Foundation Repair Scare Tactics

A common door-to-door scam uses engineered fear about foundation damage to sell expensive repairs on homes that need little or nothing.

How This Scam Works

A "foundation inspector" (often a commissioned salesperson) knocks on your door offering a free inspection. They go under your pier-and-beam home or walk your slab, then show you frightening photos of cracks, uneven floors, or "failing" piers — often from different properties. Their estimate runs $8,000–$30,000. East Texas clay soil causes seasonal movement in virtually every home, and many "cracks" are cosmetic.
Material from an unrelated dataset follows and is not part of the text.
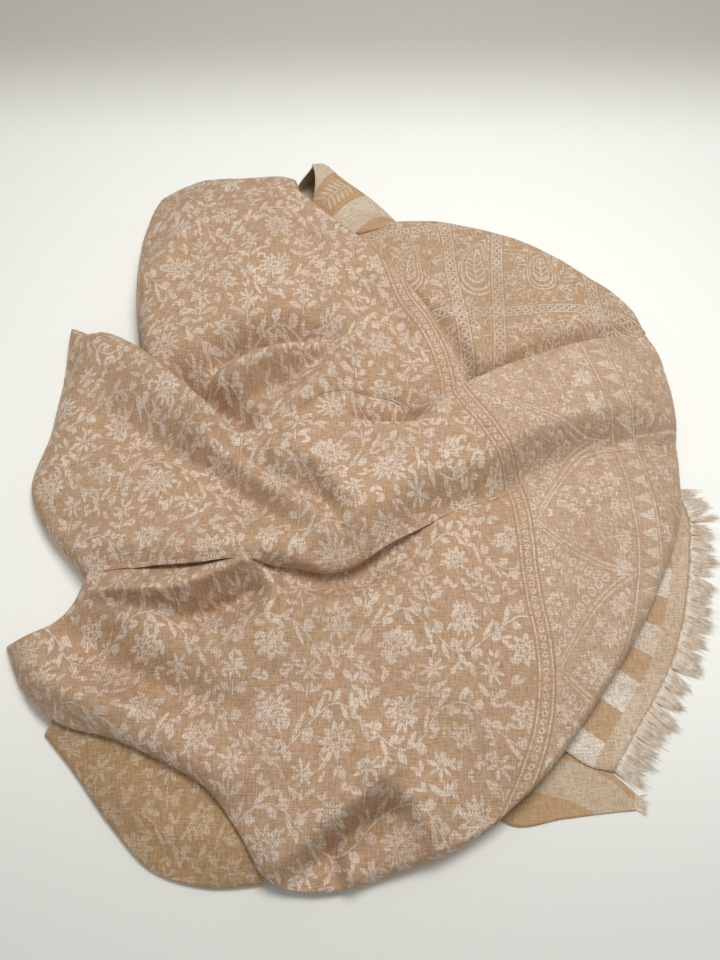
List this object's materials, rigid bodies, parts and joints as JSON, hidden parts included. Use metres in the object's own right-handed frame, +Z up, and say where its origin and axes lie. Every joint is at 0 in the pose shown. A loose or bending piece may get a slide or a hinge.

Legitimate foundation issues exist, but they require a licensed structural engineer's opinion — not a salesperson's photo presentation.

Warning Signs

  • Door-to-door offer for a "free foundation inspection"
  • Immediately presents a high-pressure repair estimate on the same visit
  • Uses scare language: "your home could collapse," "foundation failure"
  • Won't provide a written engineer's report — only a contractor's estimate
  • Offers a discount only if you sign today
  • Can't provide references for jobs in the same ZIP code
  • Quote includes lifetime warranties that sound too good to be true

What To Do Instead

If you have genuine concerns, hire an independent licensed structural engineer (PE) — not a foundation repair company — to evaluate your foundation. Engineer inspections cost $300–$600 and have no conflict of interest. Get the engineer's report before talking to any repair contractor.